◆ **Short problem**
Starting at the line that contains "lid = make_lid(case, hinge, white)", reproduce each line exactly up to and including the line that contains "obj.parent = None". Reproduce nothing else.

◆ **Source excerpt**
——————
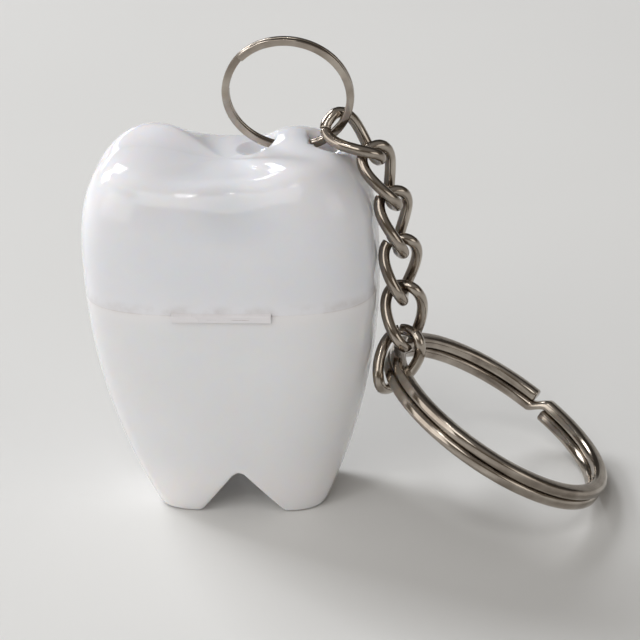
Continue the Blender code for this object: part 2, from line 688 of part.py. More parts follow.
def link_axes(direction, turn_deg):
    """Axes of a link: Z up its length, X across its upper bend."""
    up = -direction
    across = (Vector((1.0, 0.0, 0.0)) - up * up.x).normalized()
    spin = Matrix.Rotation(math.radians(turn_deg), 3, up)
    across = spin @ across
    return Matrix((across, up.cross(across), up)).transposed().to_4x4()


def hung_points(ring_axes):
    """Where each link's upper bend hangs, the first on the small ring, and the last link's lower bend."""
    radius = small_ring_radius()
    turn = math.acos(min(CHAIN_REACH / radius, 1.0))
    held = ring_axes @ Vector((radius * math.cos(turn), radius - radius * math.sin(turn), 0.0))
    hang = SMALL_RING_SEAT
    before = link_direction(0)
    tops = []
    for number in range(len(LINK_LEAN_DEG)):
        direction = link_direction(number)
        tops.append(held - (before + direction).normalized() * hang)
        held = tops[-1] + direction * (LINK_LENGTH - LINK_WIRE)
        hang = LINK_WIRE + LINK_GAP
        before = direction
    return tops, held


def make_chain(small_ring, metal):
    """Each link turns at the middle of its upper bend, and all six share one mesh."""
    tops, last_bend = hung_points(WORLD[small_ring.name])
    shape = None
    parent = small_ring
    for number, top in enumerate(tops):
        direction = link_direction(number)
        world = Matrix.Translation(top) @ link_axes(direction, LINK_TURN_DEG[number])
        joint = place(bpy.data.objects.new(f"link_{number + 1}_pivot", None), world, parent)
        name = f"chain_link_{number + 1}"
        if shape is None:
            link = wire(name, link_points(), LINK_WIRE / 2, metal, world, joint)
            shape = link.data
        else:
            link = place(bpy.data.objects.new(name, shape), world, joint)
        report_joint(name, world.translation, world.to_3x3() @ Vector((1.0, 0.0, 0.0)))
        parent = joint
    return parent, last_bend - direction * LARGE_RING_SEAT


def large_ring_tilt(held):
    """How far the ring leans from level, so that its far side rests on the floor."""
    lever = LARGE_RING_DIAMETER - LARGE_WIRE_WIDTH / 2
    half_height = (LARGE_COIL_PITCH + LARGE_WIRE_THICKNESS) / 2
    drop = (held.z - FLOOR_GAP) / math.hypot(lever, half_height)
    return math.asin(drop) - math.atan2(half_height, lever)


def large_ring_axes(tilt):
    heading = math.radians(LARGE_RING_HEADING_DEG)
    return Matrix.Rotation(heading, 4, "Z") @ Matrix.Rotation(tilt, 4, "Y")


def make_large_ring(link, held, metal):
    """The key ring hangs in the last link, with its far side on the floor. Its origin is in the link."""
    world = Matrix.Translation(held) @ large_ring_axes(large_ring_tilt(held))
    radius = (LARGE_RING_DIAMETER - LARGE_WIRE_WIDTH) / 2
    ring = split_ring(radius, LARGE_WIRE_WIDTH, LARGE_WIRE_THICKNESS, -LARGE_COIL_PITCH,
                      LARGE_RING_START_DEG, LARGE_RING_JOG_DEG, LARGE_RING_STEPS, Vector((radius, 0.0, 0.0)))
    report_joint("large_ring", held, world.to_3x3() @ Vector((0.0, 1.0, 0.0)))
    return solid("large_ring", ring, metal, world, link)


def report_joint(name, point, axis):
    print("joint", name, [round(value, 6) for value in point], [round(value, 6) for value in axis])


def middle_of_part():
    """Middle of the box round the part, in the case's own axes, where the case stands about X and Y zero."""
    last_bend = hung_points(small_ring_axes())[1]
    held = last_bend - link_direction(len(LINK_LEAN_DEG) - 1) * LARGE_RING_SEAT
    axes = large_ring_axes(large_ring_tilt(held)).to_3x3()
    normal = axes @ Vector((0.0, 0.0, 1.0))
    centre = held + axes @ Vector(((LARGE_RING_DIAMETER - LARGE_WIRE_WIDTH) / 2, 0.0, 0.0))
    half_height = (LARGE_COIL_PITCH + LARGE_WIRE_THICKNESS) / 2
    right = centre.x + LARGE_RING_DIAMETER / 2 * math.sqrt(1 - normal.x ** 2) + half_height * abs(normal.x)
    return Vector(((right - CASE_WIDTH / 2) / 2, centre.y, 0.0))


def main():
    clear_scene()
    white = finish("white_plastic", (0.86, 0.87, 0.90), 0.12)
    warm_white = finish("warm_white_plastic", (0.86, 0.85, 0.85), 0.14)
    inner_white = finish("insert_plastic", (0.85, 0.85, 0.84), 0.35)
    spool_white = finish("spool_plastic", (0.80, 0.82, 0.84), 0.4)
    floss = finish("waxed_floss", (0.88, 0.90, 0.88), 0.6)
    steel = finish("cutter_steel", (0.70, 0.70, 0.70), 0.3, 1.0)
    nickel = finish("nickel_plate", (0.62, 0.60, 0.57), 0.2, 1.0)

    case = place(bpy.data.objects.new("case_origin", None), Matrix.Translation(-middle_of_part()))
    make_lower_case(case, warm_white)
    make_insert(case, inner_white)
    make_axle(case, steel)
    make_spool(case, spool_white, floss)
    make_cutter(case, steel)
    make_floss_lead(case, floss)

    hinge = pivot("lid_pivot", hinge_axis(), case)
    lid = make_lid(case, hinge, white)
    report_joint("lid", WORLD[hinge.name].translation, Vector((1.0, 0.0, 0.0)))
    report_joint("floss_spool", WORLD["spool_pivot"].translation, Vector((0.0, 1.0, 0.0)))
    small_ring = make_small_ring(lid, nickel)
    report_joint("small_ring", WORLD[small_ring.name].translation, Vector((1.0, 0.0, 0.0)))
    last_link, held = make_chain(small_ring, nickel)
    make_large_ring(last_link, held, nickel)


main()
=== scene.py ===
# %% [markdown]
# # A tooth-shaped floss case on a keychain
#
# The real object is a glossy white plastic case in the shape of a molar. Its lid opens on a hinge at the
# back, and a spool of dental floss stands inside. A thin split ring goes through the crown of the tooth,
# and six twisted links join it to a large split ring for keys.
#
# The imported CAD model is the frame: each piece is drawn in its axes and rides on one of its bodies. The
# CAD pieces have few faces, and gloss shows every edge between them. So the pieces that the eye rests on
# are drawn again from the same sizes, with finer curves and rounded edges.

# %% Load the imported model
import json
from math import acos, asin, atan2, copysign, cos, degrees, exp, hypot, pi, radians, sin, sqrt, tan

import bmesh
import bpy
from mathutils import Matrix, Vector

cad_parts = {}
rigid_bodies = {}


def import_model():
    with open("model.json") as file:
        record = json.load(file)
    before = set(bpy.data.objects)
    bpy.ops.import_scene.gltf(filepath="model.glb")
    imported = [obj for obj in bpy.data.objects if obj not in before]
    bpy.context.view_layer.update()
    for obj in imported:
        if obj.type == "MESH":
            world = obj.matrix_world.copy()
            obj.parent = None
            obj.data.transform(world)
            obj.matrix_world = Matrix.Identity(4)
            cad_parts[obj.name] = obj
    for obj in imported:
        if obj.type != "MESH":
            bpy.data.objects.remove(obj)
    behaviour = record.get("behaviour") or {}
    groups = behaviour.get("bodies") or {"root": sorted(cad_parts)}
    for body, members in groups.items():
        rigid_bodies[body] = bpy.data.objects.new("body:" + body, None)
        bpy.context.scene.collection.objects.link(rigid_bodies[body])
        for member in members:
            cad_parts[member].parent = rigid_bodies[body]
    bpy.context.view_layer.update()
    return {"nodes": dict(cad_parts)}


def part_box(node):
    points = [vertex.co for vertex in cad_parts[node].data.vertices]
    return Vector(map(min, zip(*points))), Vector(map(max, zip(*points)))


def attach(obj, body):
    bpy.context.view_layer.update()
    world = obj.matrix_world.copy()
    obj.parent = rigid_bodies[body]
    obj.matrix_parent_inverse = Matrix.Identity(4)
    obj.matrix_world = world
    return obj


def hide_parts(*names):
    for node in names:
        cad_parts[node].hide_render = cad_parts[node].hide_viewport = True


for thing in list(bpy.data.objects):
    bpy.data.objects.remove(thing, do_unlink=True)

MM = 0.001
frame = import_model()

# %% [markdown]
# ## Where the tooth stands
#
# The sizes are easiest to write about the middle of the tooth. The spool's axle stands there, and its
# box gives the place.

# %% The middle of the tooth
axle_low, axle_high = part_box("spool_axle")
TOOTH = (axle_low + axle_high) / 2
TOOTH.z = 0.0
print("middle of the tooth:", [round(value / MM, 2) for value in TOOTH], "mm")

# %% [markdown]
# ## The camera
#
# The photograph was taken from a little above, with a long lens, and not quite level. A lens of 165 mm
# from a third of a metre away gives the same flat perspective. Aiming right of the tooth frames the ring
# as well, so the picture needs no lens shift.

# %% Aim the camera
AIM = TOOTH + Vector((9.88 * MM, 0.0, 22.23 * MM))
AZIMUTH_DEG, ELEVATION_DEG, ROLL_DEG = 7.605, 25.114, -2.891
CAMERA_DISTANCE = 340.2 * MM
LENS_MM = 164.56
NEAR, FAR = 20 * MM, 20.0


def compass(azimuth_deg, elevation_deg):
    """A direction out from the tooth: azimuth 0 is in front and 90 at the right."""
    azimuth, elevation = radians(azimuth_deg), radians(elevation_deg)
    return Vector((sin(azimuth) * cos(elevation), -cos(azimuth) * cos(elevation),
                   sin(elevation)))


def put_in_scene(name, data):
    """A new object with its data, in the scene."""
    thing = bpy.data.objects.new(name, data)
    bpy.context.scene.collection.objects.link(thing)
    return thing


back = compass(AZIMUTH_DEG, ELEVATION_DEG)
level = compass(AZIMUTH_DEG + 90.0, 0.0)
roll = radians(ROLL_DEG)
right = level * cos(roll) + back.cross(level) * sin(roll)
lens = bpy.data.cameras.new("camera")
lens.lens, lens.clip_start, lens.clip_end = LENS_MM, NEAR, FAR
camera = put_in_scene("camera", lens)
camera.matrix_world = Matrix.Translation(AIM + back * CAMERA_DISTANCE) @ Matrix(
    (right, back.cross(right), back)).transposed().to_4x4()
bpy.context.scene.camera = camera
print("camera at", [round(value / MM, 1) for value in camera.location], "mm")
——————
◆ **Correct response**
    lid = make_lid(case, hinge, white)
    report_joint("lid", WORLD[hinge.name].translation, Vector((1.0, 0.0, 0.0)))
    report_joint("floss_spool", WORLD["spool_pivot"].translation, Vector((0.0, 1.0, 0.0)))
    small_ring = make_small_ring(lid, nickel)
    report_joint("small_ring", WORLD[small_ring.name].translation, Vector((1.0, 0.0, 0.0)))
    last_link, held = make_chain(small_ring, nickel)
    make_large_ring(last_link, held, nickel)


main()
=== scene.py ===
# %% [markdown]
# # A tooth-shaped floss case on a keychain
#
# The real object is a glossy white plastic case in the shape of a molar. Its lid opens on a hinge at the
# back, and a spool of dental floss stands inside. A thin split ring goes through the crown of the tooth,
# and six twisted links join it to a large split ring for keys.
#
# The imported CAD model is the frame: each piece is drawn in its axes and rides on one of its bodies. The
# CAD pieces have few faces, and gloss shows every edge between them. So the pieces that the eye rests on
# are drawn again from the same sizes, with finer curves and rounded edges.

# %% Load the imported model
import json
from math import acos, asin, atan2, copysign, cos, degrees, exp, hypot, pi, radians, sin, sqrt, tan

import bmesh
import bpy
from mathutils import Matrix, Vector

cad_parts = {}
rigid_bodies = {}


def import_model():
    with open("model.json") as file:
        record = json.load(file)
    before = set(bpy.data.objects)
    bpy.ops.import_scene.gltf(filepath="model.glb")
    imported = [obj for obj in bpy.data.objects if obj not in before]
    bpy.context.view_layer.update()
    for obj in imported:
        if obj.type == "MESH":
            world = obj.matrix_world.copy()
            obj.parent = None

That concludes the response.